It was another hot summer night. Sweat trickled from under the helmets of the Rangers creeping through the back streets of Mosul. They had left their Stryker vehicles almost two kilometers behind them so as to not alert their target as they approached his home. Parking so far away entailed significant risk. If the Rangers took fire en route to their objective, they wouldn’t be able to reply with the Strykers’ machine guns, nor quickly evacuate any casualties on the vehicles. But the target that night was worth the risk. Although the coalition referred to Abu Khalaf as al-Qaeda in Iraq’s emir of Mosul, he was really the organization’s number two, second only to Abu Ayyub al-Masri, the Egyptian who had taken charge after the death of Abu Musab al-Zarqawi.

The same military organization responsible for Zarqawi’s demise was now on the trail of Abu Khalaf. That organization was the Joint Special Operations Command, which controlled the military’s most elite units—Delta Force, SEAL Team 6 and the 75th Ranger Regiment, among others—and combined them in a task force in Iraq with the mission to crush al-Qaeda in Iraq. For years the task force had hunted Abu Khalaf without success.

Today, June 24, 2008, it had located him and was striking before he had a chance to slip away. This was the most important mission in which almost any of the Rangers had participated, and it exemplified the machine that JSOC had become. Two files approached Abu Khalaf’s house from the rear. As they moved through the streets, one of two small civilian-style aircraft overhead “sparkled” the objective, briefly illuminating it with an infrared light that looked like a spotlight in the Rangers’ night vision goggles, but was invisible to the naked eye. If any insurgents ran from the building and somehow escaped the Rangers’ cordon, one of the aircraft would track them with a pulsating infrared spotlight so that they could be dealt with after the initial assault.

Tonight’s mission was a platoon mission. One of the platoons had stayed to guard the vehicles. The other three squads of eight men each moved to the objective, hugging walls and staying in the shadows. One squad would take the lead in the assault, breaching and entering the house with the platoon sergeant, the unit’s most experienced soldier. Another stayed in reserve to the front of the objective. The remaining squad split into two teams of four, each taking position on a corner of the block.

Less than 10 minutes after leaving the vehicles, the Rangers were a block from the objective.
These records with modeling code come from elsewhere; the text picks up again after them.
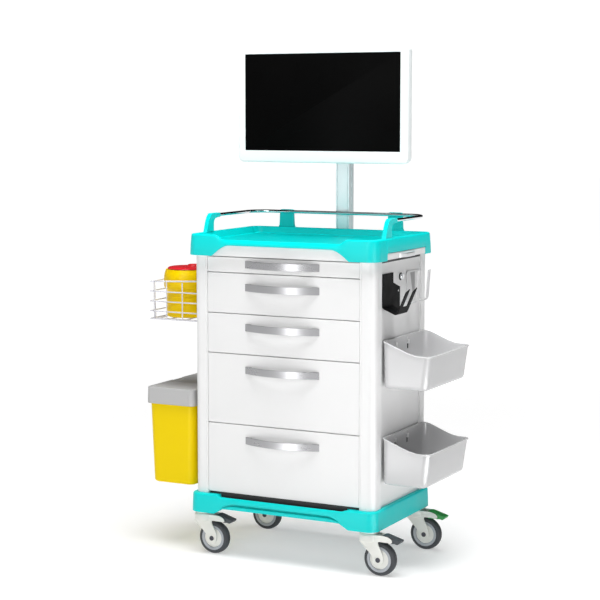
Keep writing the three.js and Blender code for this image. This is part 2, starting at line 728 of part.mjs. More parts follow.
function monitorHousing() {
  const wall = 3;
  const shell = alongY(
    roundedRectangle(-MONITOR_X, MONITOR_X, MONITOR_BOTTOM, MONITOR_TOP, MONITOR_RADIUS),
    MONITOR_FRONT, MONITOR_BACK, 4,
  );
  const hollow = alongY(
    roundedRectangle(
      -MONITOR_X + wall, MONITOR_X - wall, MONITOR_BOTTOM + wall, MONITOR_TOP - wall, MONITOR_RADIUS - wall,
    ),
    MONITOR_FRONT + wall, MONITOR_BACK - wall, 4,
  );
  const window = box(
    -SCREEN_HALF, SCREEN_HALF, MONITOR_FRONT - 1, MONITOR_FRONT + 6, SCREEN_BOTTOM, SCREEN_TOP,
  );
  const ears = [-1, 1].map((side) => {
    const [x0, x1] = [side * 17, side * 25].sort((a, b) => a - b);
    const ear = alongX(roundedRectangle(MONITOR_BACK - 2, TILT_Y + 11, ARM_Z - 11, ARM_Z + 11, 10), x0, x1);
    return ear.subtract(bar("x", x0 - 1, x1 + 1, TILT_Y, ARM_Z, 5 + GAP));
  });
  const mount = roundedRectangle(-50, 50, ARM_Z - 50, ARM_Z + 50, 8);
  const plate = alongY(mount, MONITOR_BACK - 1, MONITOR_BACK + 4);
  return joined(cut(shell, hollow, window), plate, ...ears);
}

function monitorScreen() {
  const inset = 0.4;
  const glass = box(
    -SCREEN_HALF + inset, SCREEN_HALF - inset, MONITOR_FRONT + 1, MONITOR_FRONT + 5,
    SCREEN_BOTTOM + inset, SCREEN_TOP - inset,
  );
  const panel = box(
    -SCREEN_HALF - 8, SCREEN_HALF + 8, MONITOR_FRONT + 3.4, MONITOR_FRONT + 11,
    SCREEN_BOTTOM - 6, SCREEN_TOP + 6,
  );
  return glass.add(panel);
}

// ---------------------------------------------------------------- left side

// Welded wire basket: hoops round its four sides, upright wires and a wire floor
function wireBasket() {
  const { x0, x1, y0, y1, z0, z1 } = BASKET;
  const hoop = (z) => {
    const inside = box(x0 + WIRE, x1 - WIRE, y0 + WIRE, y1 - WIRE, z - WIRE - 1, z + 1);
    return box(x0, x1, y0, y1, z - WIRE, z).subtract(inside);
  };
  let basket = [z0 + WIRE, 742, 773, 804, z1].map(hoop).reduce((whole, ring) => whole.add(ring));
  const upright = (x, y) => box(x - 2, x + 2, y - 2, y + 2, z0, z1 - 1);
  for (const x of BASKET_UPRIGHTS_X) {
    const floor = box(x - 2, x + 2, y0 + 1, y1 - 1, z0, z0 + WIRE);
    basket = joined(basket, upright(x, y0 + 2), upright(x, y1 - 2), floor);
  }
  for (const y of [-113, -66, -20]) {
    basket = joined(basket, upright(x0 + 2, y), upright(x1 - 2, y));
  }
  return basket;
}

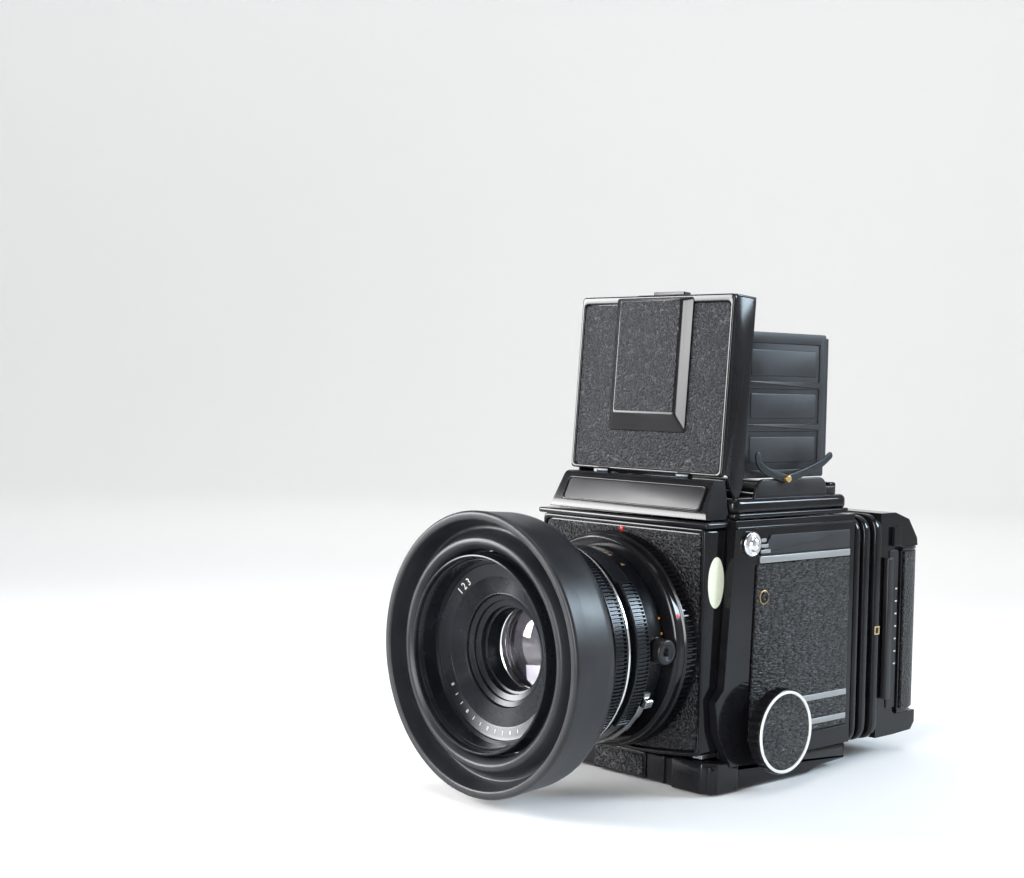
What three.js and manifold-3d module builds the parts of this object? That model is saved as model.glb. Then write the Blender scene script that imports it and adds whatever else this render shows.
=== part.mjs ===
// A box-form medium-format reflex camera with bellows focusing, an open
// folding waist-level finder, a large lens with a rubber hood, and a roll-film
// back on a revolving adapter.
//
// Millimetres, +Z up. The front faces -Y and +X is the photographer's left.
// The origin is the centre of the base's underside. The lens axis runs along
// Y at x = 0, z = AXIS_Z.
import * as THREE from "three";
import { mergeVertices } from "three/addons/utils/BufferGeometryUtils.js";
import Module from "manifold-3d";

const wasm = await Module();
wasm.setup();

// ---- driving dimensions -------------------------------------------------
const GAP = 0.3; // air left between neighbouring solids
const AXIS_Z = 60.2; // height of the lens axis
const HALF_WIDTH = 52; // camera body
const BODY_FRONT = -36;
const BODY_REAR = 47;
const BODY_BOTTOM = 10.8;
const BODY_TOP = 113.3;
const WALL = 4;
const PLATE_FRONT = -50; // face of the moving front standard
const STANDARD_HALF = 47.6;
const STANDARD_TOP = 110.3;
const SHAFT_Y = -13.4; // focus shaft
const SHAFT_Z = 24.8;
const PINION_R = 6;
const KNOB_R = 18;
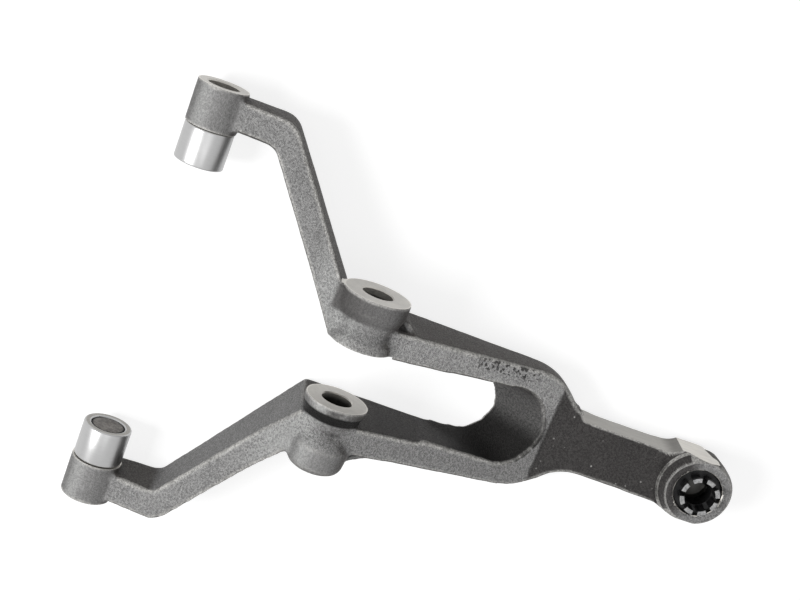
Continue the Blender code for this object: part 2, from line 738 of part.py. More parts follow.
def rod_clip(parts, guides):
    """Return the plastic clip: a sleeve and ring in the socket, with a crown of snap fingers."""
    ring_low = MOUTH_FLOOR + SEAT_GAP
    ring_high = ring_low + CLIP_RING_THICKNESS
    ring_radius = SOCKET_MOUTH_RADIUS - SEAT_GAP
    sleeve_radius = SOCKET_BORE_RADIUS - SEAT_GAP
    sleeve_low = SOCKET_FLOOR + SEAT_GAP
    neck_radius = CLIP_THROAT_RADIUS + CLIP_WALL
    tip = END_FACE_HEIGHT + CLIP_TIP_RISE
    clip = turned("rod_clip", [
        (CLIP_TIP_RADIUS, tip),
        (CLIP_TIP_RADIUS, tip - CLIP_TIP_THICKNESS),
        (neck_radius, ring_high),
        (ring_radius, ring_high),
        (ring_radius, ring_low),
        (sleeve_radius, ring_low),
        (sleeve_radius, sleeve_low),
        (sleeve_radius - CLIP_WALL, sleeve_low),
        (CLIP_THROAT_RADIUS, ring_high),
        (CLIP_THROAT_RADIUS, tip),
    ], parts, ring=True)
    slots = finger_slots(ring_high + CLIP_SLOT_ROOT, tip + BEYOND,
                         CLIP_THROAT_RADIUS / 2, ring_radius, guides)
    combine(clip, "DIFFERENCE", slots)
    clip.location = (0.0, SOCKET_REACH, 0.0)
    slots.location = clip.location
    return clip


def finish(obj, surface):
    """Give a piece its material and smooth shading between sharp edges."""
    obj.data.materials.clear()
    obj.data.materials.append(surface)
    obj.data.shade_smooth()
    obj.data.set_sharp_from_angle(angle=SHARP_ANGLE)


clear_scene()
part_collection = new_collection("clutch_fork")
guide_collection = new_collection("guides")
fork_frame = bpy.data.objects.new("fork frame", None)
part_collection.objects.link(fork_frame)
fork_frame.location = (0.0, -MIDDLE_PLACE, 0.0)

forged_steel = new_material("forged steel", (0.18, 0.175, 0.165), 0.55, 0.8)
pin_steel = new_material("pin steel", (0.42, 0.42, 0.42), 0.35, 1.0)
roller_steel = new_material("roller steel", (0.6, 0.6, 0.6), 0.2, 1.0)
clip_plastic = new_material("clip plastic", (0.02, 0.02, 0.022), 0.45, 0.0)

finish(fork_body(part_collection, guide_collection), forged_steel)
for side_name, side_sign in (("left", -1), ("right", 1)):
    finish(pin(f"pin_{side_name}", side_sign, part_collection), pin_steel)
    finish(roller(f"roller_{side_name}", side_sign, part_collection), roller_steel)
finish(rod_clip(part_collection, guide_collection), clip_plastic)
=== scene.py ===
"""Looks of the clutch fork: its blasted forging, machined faces, rollers, pins and snap clip.

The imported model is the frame. The forging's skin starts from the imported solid: stock is
put on wherever the real part is machined, the whole is softened as a forging is, and
turned and milled cuts then open the crisp faces and bores. All sizes are in metres.
"""

import json
import math

import bmesh
import bpy
from bpy.props import FloatProperty, FloatVectorProperty, IntProperty, PointerProperty
from mathutils import Matrix, Vector, noise


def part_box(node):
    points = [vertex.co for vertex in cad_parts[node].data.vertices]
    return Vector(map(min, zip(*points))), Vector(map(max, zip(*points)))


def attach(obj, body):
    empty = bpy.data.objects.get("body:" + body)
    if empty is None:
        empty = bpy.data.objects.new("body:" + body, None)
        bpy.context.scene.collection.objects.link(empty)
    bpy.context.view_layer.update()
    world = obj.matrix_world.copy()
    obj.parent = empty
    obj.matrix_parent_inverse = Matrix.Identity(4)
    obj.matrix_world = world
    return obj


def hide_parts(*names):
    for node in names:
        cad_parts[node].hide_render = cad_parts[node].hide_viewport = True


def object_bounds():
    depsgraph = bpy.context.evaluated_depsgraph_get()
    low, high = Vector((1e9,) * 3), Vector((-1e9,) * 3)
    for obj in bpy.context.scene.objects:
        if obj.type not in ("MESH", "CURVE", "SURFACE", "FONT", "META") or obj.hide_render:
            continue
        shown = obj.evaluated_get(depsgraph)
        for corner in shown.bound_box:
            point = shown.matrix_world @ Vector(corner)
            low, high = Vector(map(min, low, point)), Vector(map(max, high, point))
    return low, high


bl_info = {
    "name": "Clutch Fork Looks",
    "version": (1, 0, 0),
    "blender": (4, 5, 0),
    "location": "3D View > Sidebar > Clutch Fork",
    "description": "Builds the forged skin, rollers, pins, snap clip and studio of a clutch fork",
    "category": "Object",
}

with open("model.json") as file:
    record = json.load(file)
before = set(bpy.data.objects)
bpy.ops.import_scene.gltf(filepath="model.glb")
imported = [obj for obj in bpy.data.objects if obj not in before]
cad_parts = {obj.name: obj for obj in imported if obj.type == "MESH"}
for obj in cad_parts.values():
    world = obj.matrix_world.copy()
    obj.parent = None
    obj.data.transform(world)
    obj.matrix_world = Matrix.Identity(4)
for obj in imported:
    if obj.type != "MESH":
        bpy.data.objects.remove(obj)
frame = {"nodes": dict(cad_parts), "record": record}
bpy.context.view_layer.update()
cad_low, cad_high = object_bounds()
mounts = {mount["name"]: Vector(mount["pos_m"]) for mount in frame["record"]["mounts"]}
SHAFT = mounts["fork_shaft"]
CLIP_LOW, CLIP_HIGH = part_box("rod_clip")
SOCKET_Y = (CLIP_LOW.y + CLIP_HIGH.y) / 2
END_FACE_Z = mounts["socket_face"].z
PIN_LOW, PIN_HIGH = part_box("pin_left")
PIN_CENTRE = (PIN_LOW + PIN_HIGH) / 2
SIDES = (("left", -1), ("right", 1))

# The forging's material slots
ROUGH, BOSS, FLANGE, END, MILLED, BORED, SOCKET = range(7)

# Stock: how far it sinks into the solid, or stops short of a face
OUTER_OVERLAP = 0.004
INNER_OVERLAP = 0.003
PLUG_SHORT = 0.0001
SOCKET_PLUG = 0.002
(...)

The four-man sniper/observer team and the isolation squad split off. The rest of the assault force paused at the corner, out of sight of the house. The entire assault force was itching to move. Every second they waited increased the chance of compromise. But the platoon leader wanted to wait until the sniper/observer team was in position on a roof adjacent to the objective. The team’s role was to ensure that the Rangers had “as many eyes and muzzles over all the apertures of the house as possible,” said a Ranger on the mission.

The four Rangers on the team were moving as fast as they could, shimmying from one flat rooftop to another across a 30-foot-long graphite ladder. After examining pictures of the neighborhood, the team leader had picked a site his men could reach without being seen. But they had to cross seven rooftops to get to it.

The assault force knelt and waited. The tension mounted. The Rangers were kitty-corner from the home of the most powerful insurgent leader in northern Iraq, out of direct line-of-sight of the objective but bathed in streetlights. Finally, the team leader called to say that his team was in position. The trip across the rooftops had taken all of nine minutes, a pace that was “unbelievable, when you think about what’s involved, moving four guys across one ladder,” said the Ranger. “But…it feels like it’s an eternity when you’re sitting on a fairly well-lit street corner at 11 p.m. in one of the most hostile cities in Iraq.”

Abu Khalaf’s compound was defended by a high wall and heavy steel gate. His thick front door provided further protection. The Rangers would need to breach each simultaneously. The assault squad leader scampered up a ladder, dropped down into the compound, and moved quickly to place an explosive charge on the door. The others readied the charge on the gate or climbed ladders to cover him as he set the door charge.